Member of Parliament for St Helens South
- In office 9 June 1983 – 14 May 2001
- Preceded by: Constituency established
- Succeeded by: Shaun Woodward

Personal details
- Born: Gerald Edward Bermingham 20 August 1940 Dublin, Ireland
- Died: 2 August 2023 (aged 82) Birmingham, England
- Party: Labour
- Spouse: Jilly Foster
- Education: University of Sheffield
- Profession: Barrister

= Gerry Bermingham =

British politician and barrister (1940–2023)

Gerald Edward Bermingham (20 August 1940 – 2 August 2023) was a British politician and barrister who was a Labour member of parliament for St Helens South from 1983 until 2001.

Bermingham was born 20 August 1940 in Dublin, Ireland, and educated at Cotton College, Wellingborough Grammar School and Sheffield University, where he obtained a degree in law. He was admitted as a solicitor in 1967, and was called to the Bar (Gray's Inn) in 1985. He was a Sheffield City councillor from 1975 to 1979. He contested South East Derbyshire in 1979, but was defeated by the incumbent Conservative Peter Rost.
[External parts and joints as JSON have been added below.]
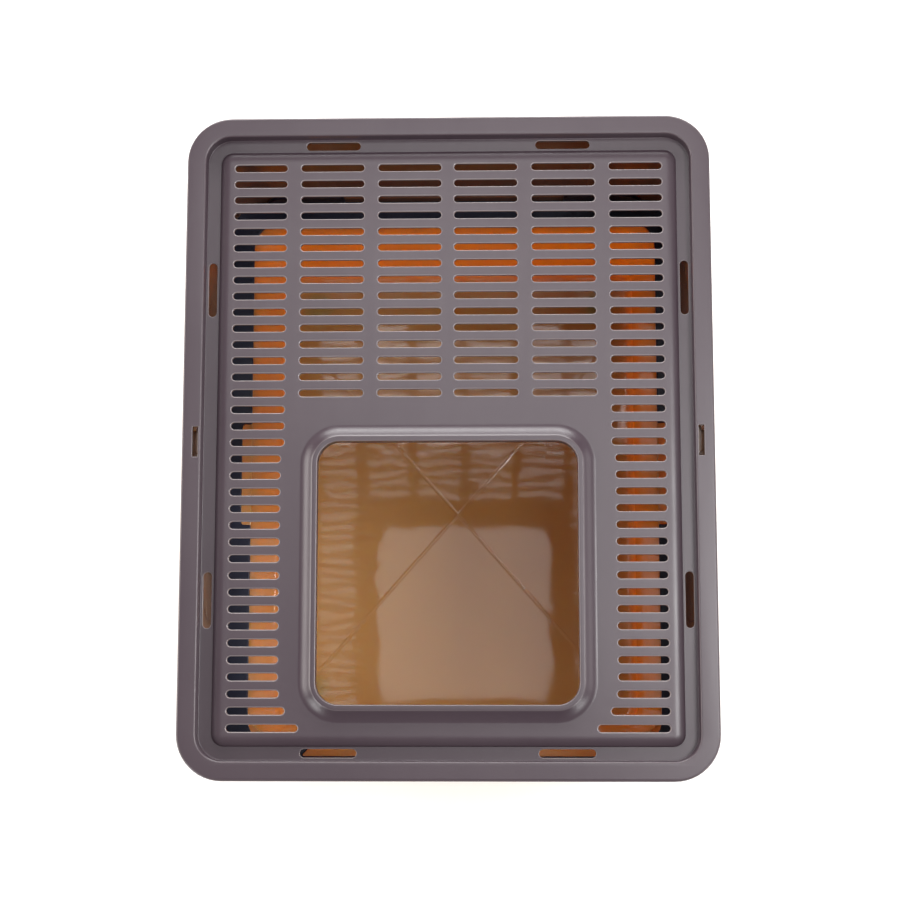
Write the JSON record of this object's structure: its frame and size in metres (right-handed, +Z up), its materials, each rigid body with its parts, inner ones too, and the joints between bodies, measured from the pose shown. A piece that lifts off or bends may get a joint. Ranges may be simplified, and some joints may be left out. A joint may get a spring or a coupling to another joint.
{
  "type": "top entry litter box",
  "caption": "Top entry litter box: a deep pan, a tall wall standing on a ledge ring, side latches and a slotted lift-off lid with a raised entry hole.",
  "frame": {"origin": "centre of the base, on the ground under the foot pads", "axes": "+Z up, -Y towards the front where the entry lies, +X to the right, +Y along the length"},
  "size_m": [0.4402, 0.5156, 0.37],
  "materials": {
    "taupe_plastic": "satin moulded polypropylene",
    "amber_plastic": "glossy moulded plastic, lets some light through",
    "navy_plastic": "fine-grained dark moulded plastic",
    "pad_rubber": "matt rubber",
    "pin_steel": "plain drawn wire"
  },
  "bodies": {
    "pan": {"litter_pan": "amber_plastic", "foot_front_left": "pad_rubber", "foot_front_right": "pad_rubber", "foot_back_left": "pad_rubber", "foot_back_right": "pad_rubber"},
    "wall": {"upper_shell": "amber_plastic", "ledge_ring": "navy_plastic", "latch_pin_left": "pin_steel", "latch_pin_right": "pin_steel"},
    "left_latch": {"latch_left": "navy_plastic"},
    "right_latch": {"latch_right": "navy_plastic"},
    "lid": {"lid_tray": "taupe_plastic"}
  },
  "joints": [
    {"name": "wall_lift", "type": "slide", "parent": "pan", "child": "wall", "axis": [0, 0, 1], "range_m": [0, 0.05]},
    {"name": "lid_lift", "type": "slide", "parent": "wall", "child": "lid", "axis": [0, 0, 1], "range_m": [0, 0.1]},
    {"name": "left_latch_turn", "type": "hinge", "parent": "wall", "child": "left_latch", "pos_m": [-0.2099, 0, 0.196], "axis": [0, 1, 0], "range_deg": [0, 92]},
    {"name": "right_latch_turn", "type": "hinge", "parent": "wall", "child": "right_latch", "pos_m": [0.2099, 0, 0.196], "axis": [0, -1, 0], "range_deg": [0, 92]}
  ],
  "couplings": [
    {"joint": "left_latch_turn", "follows": "wall_lift", "rad_per_m": 32},
    {"joint": "right_latch_turn", "follows": "wall_lift", "rad_per_m": 32}
  ]
}
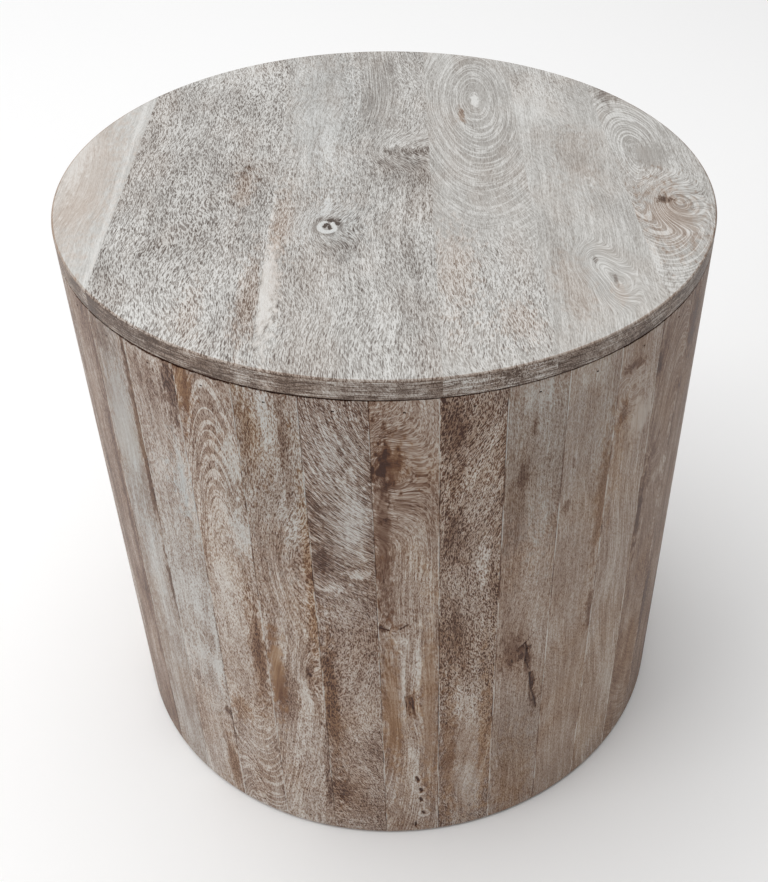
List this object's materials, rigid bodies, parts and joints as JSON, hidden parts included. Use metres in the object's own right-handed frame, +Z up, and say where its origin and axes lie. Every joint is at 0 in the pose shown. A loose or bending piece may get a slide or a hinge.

In 1994, he was one of six Labour MPs who voted against any reduction in the age of consent for homosexuals, even to 18 (at the time, the age of consent was 21).

On his retirement, he was succeeded by Shaun Woodward, a Conservative defector, who swapped his old seat of Witney to represent the ultra-safe St Helens South.

Bermingham died in Birmingham on 2 August 2023, at the age of 82.

==Legal career==
Bermingham continued to practise from No 5 Chambers, a Birmingham barristers' chambers, in the field of criminal law.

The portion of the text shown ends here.